**STATED TASK:**
Write out the listing exactly as it is given.

**SUPPLIED MATERIAL:**
┌──
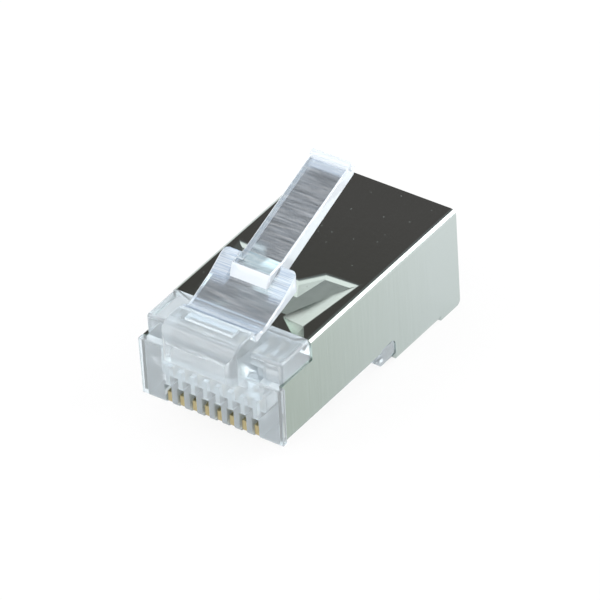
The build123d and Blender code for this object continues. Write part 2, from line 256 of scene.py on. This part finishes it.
# The metal and the clear plastic see a painted glow on the paper. It is white near the plug and dim
# farther out, which gives the plug's edges their darker lines. The metal sees it less than the
# plastic does.
white_within, dim_beyond = 0.04, 0.06
metal_share = 0.65
distance = add(paper, "ShaderNodeVectorMath", {"operation": "LENGTH"}, {0: (paper_place, "Object")})
# The painted glow is full near the plug and fades to 0.15 beyond.
sheet = add(paper, "ShaderNodeMapRange",
            {"From Min": white_within, "From Max": dim_beyond, "To Min": 1.0, "To Max": 0.15},
            {"Value": (distance, "Value")})
rays = add(paper, "ShaderNodeLightPath")
mirrored = add(paper, "ShaderNodeMath", {"operation": "MULTIPLY_ADD", 1: metal_share},
               {0: (rays, "Is Glossy Ray"), 2: (rays, "Is Transmission Ray")})
painted_glow_seen = add(paper, "ShaderNodeMath", {"operation": "MULTIPLY"},
             {0: (mirrored, "Value"), 1: (sheet, "Result")})
seen = add(paper, "ShaderNodeMath", {"operation": "MAXIMUM"},
           {0: (rays, "Is Camera Ray"), 1: (painted_glow_seen, "Value")})
# This much of the white is there in any light, and the rest is lit paper, which shows the shadow.
even_white = 0.88
share = add(paper, "ShaderNodeMath", {"operation": "MULTIPLY", 1: even_white}, {0: (seen, "Value")})
glow = add(paper, "ShaderNodeEmission", {"Color": (1, 1, 1, 1), "Strength": 1.0})
add(paper, "ShaderNodeMixShader", {},
    {"Fac": (share, "Value"), 1: (paper_shader, "BSDF"), 2: (glow, "Emission")},
    to=(paper.node_tree.nodes["Material Output"], "Surface"))
floor.data.materials.append(paper)


# Room
# What the plug mirrors: white walls low down all round, a dark ceiling and one round soft box near
# the zenith. The camera sees plain white instead, and matt surfaces get even light from all round.
world = bpy.data.worlds.new("studio")
bpy.context.scene.world = world
world.use_nodes = True
world.node_tree.nodes.clear()
room_place = add(world, "ShaderNodeTexCoord")
room_axes = add(world, "ShaderNodeSeparateXYZ", {}, {"Vector": (room_place, "Generated")})
height = add(world, "ShaderNodeMapRange", {"From Min": -1.0, "From Max": 1.0},
             {"Value": (room_axes, "Z")})
bands = add(world, "ShaderNodeValToRGB", {}, {"Fac": (height, "Result")})
# Each stop is a height, from -1 straight down to 1 straight up, and the light that comes from it.
wall, ceiling = (1.4, 1.4, 1.4), (0.109, 0.096, 0.093)
stops = [(-0.12, (0.9, 0.9, 0.9)), (-0.08, (0.3, 0.3, 0.3)), (0.03, (0.15, 0.15, 0.15)),
         (0.08, wall), (0.25, wall), (0.38, ceiling), (0.7, ceiling), (0.8, (0.27, 0.28, 0.29))]
ramp = bands.color_ramp.elements
while len(ramp) < len(stops):
    ramp.new(0.5)
for element, (stop_height, light) in zip(ramp, stops):
    element.position = (stop_height + 1) / 2
    element.color = (*light, 1)
# The soft box is a round patch about this direction, and its edge fades between two cosines of the
# angle from it.
box_direction = Vector((-0.2, -0.1, 0.97)).normalized()
box_outside, box_inside = 0.838, 0.885
overhead = add(world, "ShaderNodeVectorMath", {"operation": "DOT_PRODUCT", 1: box_direction},
               {0: (room_place, "Generated")})
box_edge = add(world, "ShaderNodeMapRange", {"From Min": box_outside, "From Max": box_inside},
               {"Value": (overhead, "Value")})
room = add(world, "ShaderNodeMix", {"data_type": "RGBA", 7: (1.5, 1.5, 1.5, 1)},
           {"Factor": (box_edge, "Result"), 6: (bands, "Color")})
mirror = add(world, "ShaderNodeBackground", {"Strength": 1.0}, {"Color": (room, 2)})
plain = add(world, "ShaderNodeBackground", {"Color": (1, 1, 1, 1), "Strength": 0.95})
white = add(world, "ShaderNodeBackground", {"Color": (1, 1, 1, 1), "Strength": 1.0})
room_rays = add(world, "ShaderNodeLightPath")
soft = add(world, "ShaderNodeMixShader", {},
           {0: (room_rays, "Is Diffuse Ray"), 1: (mirror, "Background"), 2: (plain, "Background")})
seen_room = add(world, "ShaderNodeMixShader", {},
                {0: (room_rays, "Is Camera Ray"), 1: (soft, "Shader"), 2: (white, "Background")})
add(world, "ShaderNodeOutputWorld", {}, {"Surface": (seen_room, "Shader")})


# Lamps
# Two large soft boxes, one behind on the right that draws the bright line along the shield's bend,
# and one in front on the left.
def soft_box(name, place, size, power):
    """A square area lamp at a place, aimed at the middle of the plug."""
    lamp_data = bpy.data.lights.new(name, "AREA")
    lamp_data.shape = "SQUARE"
    lamp_data.size = size
    lamp_data.energy = power
    lamp = bpy.data.objects.new(name, lamp_data)
    bpy.context.scene.collection.objects.link(lamp)
    plug_middle = Vector((0, 0, 0.005))
    lamp.location = place
    lamp.rotation_mode = "QUATERNION"
    lamp.rotation_quaternion = (plug_middle - Vector(place)).to_track_quat("-Z", "Y")


soft_box("soft box back right", (0.26, 0.28, 0.2), 0.3, 1.0)
soft_box("soft box front left", (-0.3, -0.3, 0.3), 0.3, 0.8)


# Camera
# A long lens from the front right, as the photograph was taken, with a slight roll. Its place and
# angles were fitted to the plug's edges and corners.
camera_data = bpy.data.cameras.new("camera")
camera = bpy.data.objects.new("camera", camera_data)
bpy.context.scene.collection.objects.link(camera)
bpy.context.scene.camera = camera
azimuth, elevation, roll = math.radians(37.12), math.radians(36.75), math.radians(-3.53)
back = Vector((math.sin(azimuth) * math.cos(elevation), -math.cos(azimuth) * math.cos(elevation),
               math.sin(elevation)))
camera.location = (0.26059, -0.343675, 0.32727)
camera.rotation_mode = "QUATERNION"
camera.rotation_quaternion = (-back).to_track_quat("-Z", "Y") @ Quaternion((0, 0, 1), roll)
camera_data.sensor_width = 36
camera_data.lens = 480
camera_data.clip_start = 0.01
camera_data.clip_end = 5

bpy.context.scene.view_settings.view_transform = "Standard"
└──
**RESPONSE TO THIS EXERCISE:**
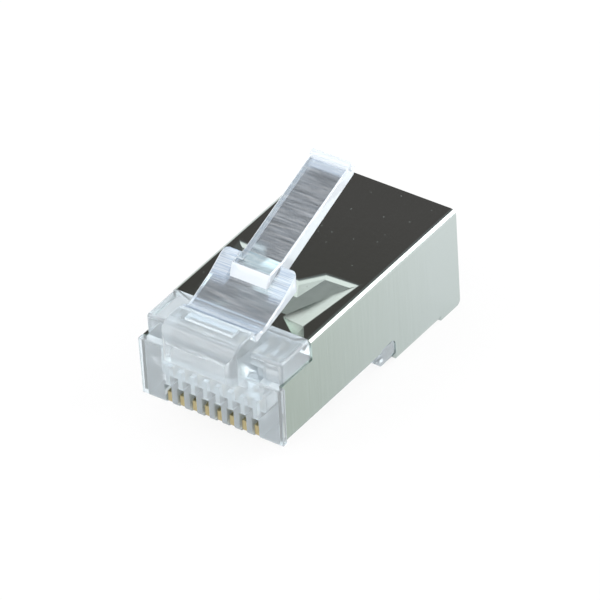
The build123d and Blender code for this object continues. Write part 2, from line 256 of scene.py on. This part finishes it.
# The metal and the clear plastic see a painted glow on the paper. It is white near the plug and dim
# farther out, which gives the plug's edges their darker lines. The metal sees it less than the
# plastic does.
white_within, dim_beyond = 0.04, 0.06
metal_share = 0.65
distance = add(paper, "ShaderNodeVectorMath", {"operation": "LENGTH"}, {0: (paper_place, "Object")})
# The painted glow is full near the plug and fades to 0.15 beyond.
sheet = add(paper, "ShaderNodeMapRange",
            {"From Min": white_within, "From Max": dim_beyond, "To Min": 1.0, "To Max": 0.15},
            {"Value": (distance, "Value")})
rays = add(paper, "ShaderNodeLightPath")
mirrored = add(paper, "ShaderNodeMath", {"operation": "MULTIPLY_ADD", 1: metal_share},
               {0: (rays, "Is Glossy Ray"), 2: (rays, "Is Transmission Ray")})
painted_glow_seen = add(paper, "ShaderNodeMath", {"operation": "MULTIPLY"},
             {0: (mirrored, "Value"), 1: (sheet, "Result")})
seen = add(paper, "ShaderNodeMath", {"operation": "MAXIMUM"},
           {0: (rays, "Is Camera Ray"), 1: (painted_glow_seen, "Value")})
# This much of the white is there in any light, and the rest is lit paper, which shows the shadow.
even_white = 0.88
share = add(paper, "ShaderNodeMath", {"operation": "MULTIPLY", 1: even_white}, {0: (seen, "Value")})
glow = add(paper, "ShaderNodeEmission", {"Color": (1, 1, 1, 1), "Strength": 1.0})
add(paper, "ShaderNodeMixShader", {},
    {"Fac": (share, "Value"), 1: (paper_shader, "BSDF"), 2: (glow, "Emission")},
    to=(paper.node_tree.nodes["Material Output"], "Surface"))
floor.data.materials.append(paper)


# Room
# What the plug mirrors: white walls low down all round, a dark ceiling and one round soft box near
# the zenith. The camera sees plain white instead, and matt surfaces get even light from all round.
world = bpy.data.worlds.new("studio")
bpy.context.scene.world = world
world.use_nodes = True
world.node_tree.nodes.clear()
room_place = add(world, "ShaderNodeTexCoord")
room_axes = add(world, "ShaderNodeSeparateXYZ", {}, {"Vector": (room_place, "Generated")})
height = add(world, "ShaderNodeMapRange", {"From Min": -1.0, "From Max": 1.0},
             {"Value": (room_axes, "Z")})
bands = add(world, "ShaderNodeValToRGB", {}, {"Fac": (height, "Result")})
# Each stop is a height, from -1 straight down to 1 straight up, and the light that comes from it.
wall, ceiling = (1.4, 1.4, 1.4), (0.109, 0.096, 0.093)
stops = [(-0.12, (0.9, 0.9, 0.9)), (-0.08, (0.3, 0.3, 0.3)), (0.03, (0.15, 0.15, 0.15)),
         (0.08, wall), (0.25, wall), (0.38, ceiling), (0.7, ceiling), (0.8, (0.27, 0.28, 0.29))]
ramp = bands.color_ramp.elements
while len(ramp) < len(stops):
    ramp.new(0.5)
for element, (stop_height, light) in zip(ramp, stops):
    element.position = (stop_height + 1) / 2
    element.color = (*light, 1)
# The soft box is a round patch about this direction, and its edge fades between two cosines of the
# angle from it.
box_direction = Vector((-0.2, -0.1, 0.97)).normalized()
box_outside, box_inside = 0.838, 0.885
overhead = add(world, "ShaderNodeVectorMath", {"operation": "DOT_PRODUCT", 1: box_direction},
               {0: (room_place, "Generated")})
box_edge = add(world, "ShaderNodeMapRange", {"From Min": box_outside, "From Max": box_inside},
               {"Value": (overhead, "Value")})
room = add(world, "ShaderNodeMix", {"data_type": "RGBA", 7: (1.5, 1.5, 1.5, 1)},
           {"Factor": (box_edge, "Result"), 6: (bands, "Color")})
mirror = add(world, "ShaderNodeBackground", {"Strength": 1.0}, {"Color": (room, 2)})
plain = add(world, "ShaderNodeBackground", {"Color": (1, 1, 1, 1), "Strength": 0.95})
white = add(world, "ShaderNodeBackground", {"Color": (1, 1, 1, 1), "Strength": 1.0})
room_rays = add(world, "ShaderNodeLightPath")
soft = add(world, "ShaderNodeMixShader", {},
           {0: (room_rays, "Is Diffuse Ray"), 1: (mirror, "Background"), 2: (plain, "Background")})
seen_room = add(world, "ShaderNodeMixShader", {},
                {0: (room_rays, "Is Camera Ray"), 1: (soft, "Shader"), 2: (white, "Background")})
add(world, "ShaderNodeOutputWorld", {}, {"Surface": (seen_room, "Shader")})


# Lamps
# Two large soft boxes, one behind on the right that draws the bright line along the shield's bend,
# and one in front on the left.
def soft_box(name, place, size, power):
    """A square area lamp at a place, aimed at the middle of the plug."""
    lamp_data = bpy.data.lights.new(name, "AREA")
    lamp_data.shape = "SQUARE"
    lamp_data.size = size
    lamp_data.energy = power
    lamp = bpy.data.objects.new(name, lamp_data)
    bpy.context.scene.collection.objects.link(lamp)
    plug_middle = Vector((0, 0, 0.005))
    lamp.location = place
    lamp.rotation_mode = "QUATERNION"
    lamp.rotation_quaternion = (plug_middle - Vector(place)).to_track_quat("-Z", "Y")


soft_box("soft box back right", (0.26, 0.28, 0.2), 0.3, 1.0)
soft_box("soft box front left", (-0.3, -0.3, 0.3), 0.3, 0.8)


# Camera
# A long lens from the front right, as the photograph was taken, with a slight roll. Its place and
# angles were fitted to the plug's edges and corners.
camera_data = bpy.data.cameras.new("camera")
camera = bpy.data.objects.new("camera", camera_data)
bpy.context.scene.collection.objects.link(camera)
bpy.context.scene.camera = camera
azimuth, elevation, roll = math.radians(37.12), math.radians(36.75), math.radians(-3.53)
back = Vector((math.sin(azimuth) * math.cos(elevation), -math.cos(azimuth) * math.cos(elevation),
               math.sin(elevation)))
camera.location = (0.26059, -0.343675, 0.32727)
camera.rotation_mode = "QUATERNION"
camera.rotation_quaternion = (-back).to_track_quat("-Z", "Y") @ Quaternion((0, 0, 1), roll)
camera_data.sensor_width = 36
camera_data.lens = 480
camera_data.clip_start = 0.01
camera_data.clip_end = 5

bpy.context.scene.view_settings.view_transform = "Standard"